- **What is needed**
Locate every line in the records below that contains the word "picture", and copy each one.

[Records that describe objects]
>>

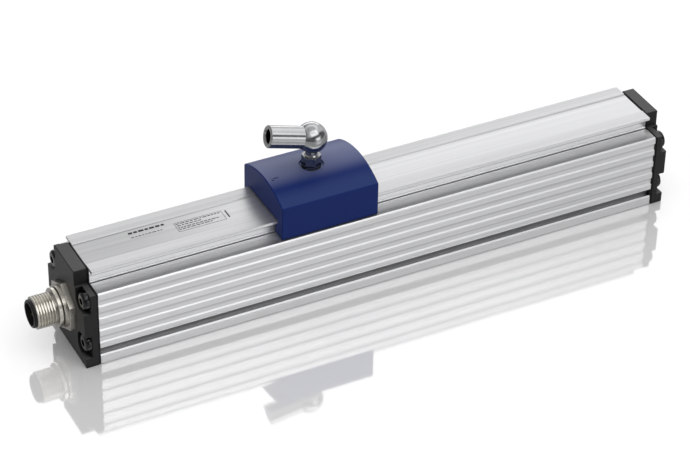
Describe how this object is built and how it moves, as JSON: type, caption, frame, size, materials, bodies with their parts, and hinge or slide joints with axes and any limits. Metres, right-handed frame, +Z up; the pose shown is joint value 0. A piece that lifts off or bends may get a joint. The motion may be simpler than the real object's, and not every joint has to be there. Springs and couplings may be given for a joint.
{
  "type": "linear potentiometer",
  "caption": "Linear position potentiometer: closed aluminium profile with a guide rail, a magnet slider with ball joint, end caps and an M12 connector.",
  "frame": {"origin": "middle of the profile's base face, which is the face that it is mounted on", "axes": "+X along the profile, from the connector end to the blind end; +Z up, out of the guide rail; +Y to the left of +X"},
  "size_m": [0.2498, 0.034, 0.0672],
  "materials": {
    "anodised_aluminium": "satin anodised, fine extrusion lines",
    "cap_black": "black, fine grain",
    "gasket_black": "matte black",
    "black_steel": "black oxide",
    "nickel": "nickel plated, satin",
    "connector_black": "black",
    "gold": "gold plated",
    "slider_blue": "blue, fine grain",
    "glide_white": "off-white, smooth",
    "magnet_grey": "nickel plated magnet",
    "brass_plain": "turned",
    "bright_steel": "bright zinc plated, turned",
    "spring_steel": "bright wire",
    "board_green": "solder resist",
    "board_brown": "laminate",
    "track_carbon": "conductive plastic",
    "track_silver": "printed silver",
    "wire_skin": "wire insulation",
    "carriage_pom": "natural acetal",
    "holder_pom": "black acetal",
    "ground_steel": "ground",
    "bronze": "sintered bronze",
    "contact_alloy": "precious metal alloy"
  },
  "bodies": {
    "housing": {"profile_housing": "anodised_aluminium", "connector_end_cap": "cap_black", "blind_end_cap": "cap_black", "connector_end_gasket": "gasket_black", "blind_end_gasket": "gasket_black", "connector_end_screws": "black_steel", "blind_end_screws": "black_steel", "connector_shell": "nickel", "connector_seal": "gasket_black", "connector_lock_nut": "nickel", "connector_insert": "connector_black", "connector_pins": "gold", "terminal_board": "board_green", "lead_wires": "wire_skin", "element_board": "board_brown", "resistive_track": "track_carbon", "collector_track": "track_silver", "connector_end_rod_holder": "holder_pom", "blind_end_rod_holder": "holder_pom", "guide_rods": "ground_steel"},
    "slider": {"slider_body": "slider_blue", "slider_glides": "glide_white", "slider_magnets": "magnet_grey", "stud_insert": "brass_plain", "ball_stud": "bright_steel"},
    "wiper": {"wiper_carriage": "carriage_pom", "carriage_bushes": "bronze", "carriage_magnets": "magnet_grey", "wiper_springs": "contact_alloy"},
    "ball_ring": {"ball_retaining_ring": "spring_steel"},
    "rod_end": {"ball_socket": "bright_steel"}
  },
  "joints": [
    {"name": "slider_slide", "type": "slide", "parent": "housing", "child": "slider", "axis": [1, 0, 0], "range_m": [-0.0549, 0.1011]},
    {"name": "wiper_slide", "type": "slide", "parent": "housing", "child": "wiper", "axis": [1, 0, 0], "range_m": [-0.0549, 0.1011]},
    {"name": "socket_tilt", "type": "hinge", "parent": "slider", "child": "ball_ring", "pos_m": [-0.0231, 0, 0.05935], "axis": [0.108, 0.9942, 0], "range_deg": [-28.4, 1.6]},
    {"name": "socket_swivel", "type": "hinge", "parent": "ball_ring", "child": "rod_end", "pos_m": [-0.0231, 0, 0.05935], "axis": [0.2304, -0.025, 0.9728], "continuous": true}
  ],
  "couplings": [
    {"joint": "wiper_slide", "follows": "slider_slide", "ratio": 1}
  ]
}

<<
>>

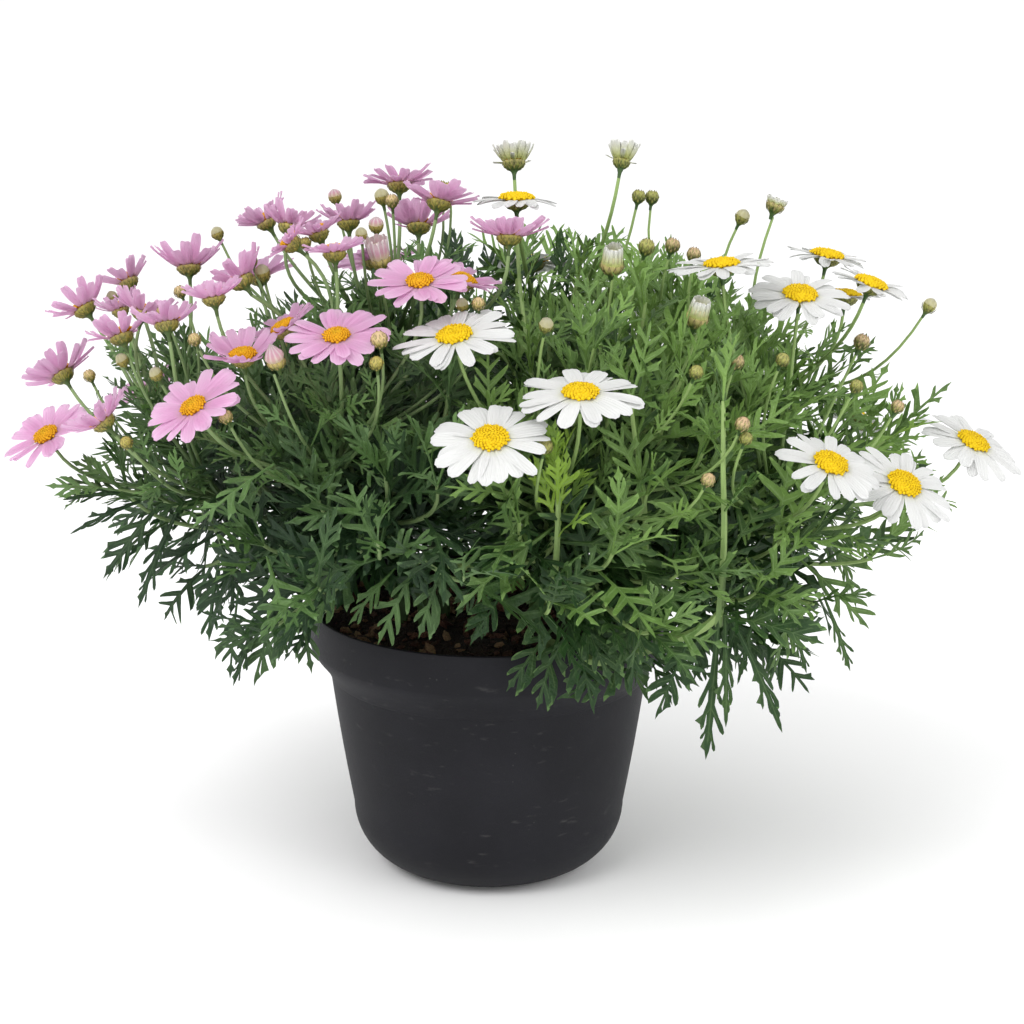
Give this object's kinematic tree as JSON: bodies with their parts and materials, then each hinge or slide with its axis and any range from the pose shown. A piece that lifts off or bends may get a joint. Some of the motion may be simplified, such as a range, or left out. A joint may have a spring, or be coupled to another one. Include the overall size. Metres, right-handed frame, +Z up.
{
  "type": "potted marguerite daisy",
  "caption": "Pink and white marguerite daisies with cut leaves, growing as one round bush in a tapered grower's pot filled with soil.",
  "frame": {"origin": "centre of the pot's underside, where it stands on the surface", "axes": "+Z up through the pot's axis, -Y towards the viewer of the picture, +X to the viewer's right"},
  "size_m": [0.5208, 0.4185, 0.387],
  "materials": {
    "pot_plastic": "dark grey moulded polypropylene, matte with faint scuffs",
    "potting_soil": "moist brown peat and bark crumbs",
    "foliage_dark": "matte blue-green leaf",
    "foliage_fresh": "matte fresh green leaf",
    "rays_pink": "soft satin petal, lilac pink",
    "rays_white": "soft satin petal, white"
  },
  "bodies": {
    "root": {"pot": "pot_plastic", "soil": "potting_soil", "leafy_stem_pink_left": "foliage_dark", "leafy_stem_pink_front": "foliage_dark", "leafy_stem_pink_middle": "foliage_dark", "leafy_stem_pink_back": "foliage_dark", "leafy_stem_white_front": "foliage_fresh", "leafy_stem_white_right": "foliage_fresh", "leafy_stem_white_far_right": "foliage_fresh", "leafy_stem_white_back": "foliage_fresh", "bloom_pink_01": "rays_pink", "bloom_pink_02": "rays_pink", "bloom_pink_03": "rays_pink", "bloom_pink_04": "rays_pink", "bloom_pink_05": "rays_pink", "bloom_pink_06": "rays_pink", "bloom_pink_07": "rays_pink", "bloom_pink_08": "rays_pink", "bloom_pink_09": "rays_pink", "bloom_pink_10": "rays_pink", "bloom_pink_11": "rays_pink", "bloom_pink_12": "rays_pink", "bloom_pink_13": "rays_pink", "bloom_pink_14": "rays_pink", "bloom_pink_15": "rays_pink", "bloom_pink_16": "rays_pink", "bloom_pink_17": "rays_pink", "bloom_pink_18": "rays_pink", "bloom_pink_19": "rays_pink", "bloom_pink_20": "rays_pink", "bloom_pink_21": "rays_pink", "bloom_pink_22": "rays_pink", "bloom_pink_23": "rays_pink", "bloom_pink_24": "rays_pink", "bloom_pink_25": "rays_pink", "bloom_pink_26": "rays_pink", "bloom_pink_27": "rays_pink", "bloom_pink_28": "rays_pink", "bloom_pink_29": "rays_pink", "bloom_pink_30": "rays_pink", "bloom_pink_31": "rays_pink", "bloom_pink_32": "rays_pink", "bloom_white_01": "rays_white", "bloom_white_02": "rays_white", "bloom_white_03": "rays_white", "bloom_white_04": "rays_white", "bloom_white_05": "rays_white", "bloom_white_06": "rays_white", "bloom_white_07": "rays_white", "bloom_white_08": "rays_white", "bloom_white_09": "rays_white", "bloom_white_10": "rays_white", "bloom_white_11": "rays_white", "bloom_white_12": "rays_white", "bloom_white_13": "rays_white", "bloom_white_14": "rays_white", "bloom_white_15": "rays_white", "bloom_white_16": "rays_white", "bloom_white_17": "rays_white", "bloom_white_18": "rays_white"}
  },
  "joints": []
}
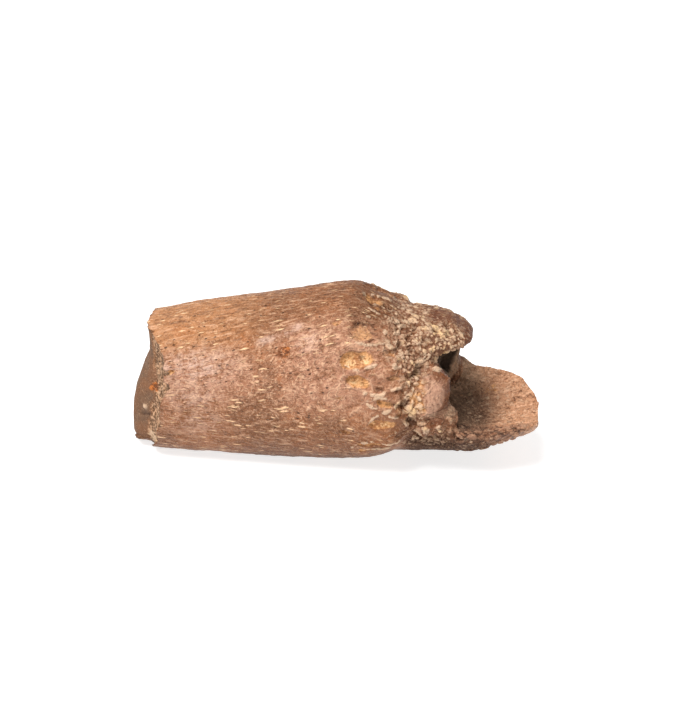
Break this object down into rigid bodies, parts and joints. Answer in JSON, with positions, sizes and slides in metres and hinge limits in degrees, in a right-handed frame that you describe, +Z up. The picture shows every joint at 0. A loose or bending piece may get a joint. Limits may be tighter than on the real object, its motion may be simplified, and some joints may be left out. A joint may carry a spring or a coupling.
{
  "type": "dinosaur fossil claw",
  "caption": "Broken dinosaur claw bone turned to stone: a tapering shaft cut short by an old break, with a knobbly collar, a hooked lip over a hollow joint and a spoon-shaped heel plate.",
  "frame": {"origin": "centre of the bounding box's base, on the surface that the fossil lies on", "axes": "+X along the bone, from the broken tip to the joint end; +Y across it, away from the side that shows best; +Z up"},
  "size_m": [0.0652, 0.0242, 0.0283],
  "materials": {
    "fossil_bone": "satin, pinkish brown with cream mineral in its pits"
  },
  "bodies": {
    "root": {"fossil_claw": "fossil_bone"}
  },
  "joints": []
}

<<

- **Reply**
  "frame": {"origin": "centre of the pot's underside, where it stands on the surface", "axes": "+Z up through the pot's axis, -Y towards the viewer of the picture, +X to the viewer's right"},
Break this object down into rigid bodies, parts and joints. Answer in JSON, with positions, sizes and slides in metres and hinge limits in degrees, in a right-handed frame that you describe, +Z up. The picture shows every joint at 0. A loose or bending piece may get a joint. Limits may be tighter than on the real object, its motion may be simplified, and some joints may be left out. A joint may carry a spring or a coupling.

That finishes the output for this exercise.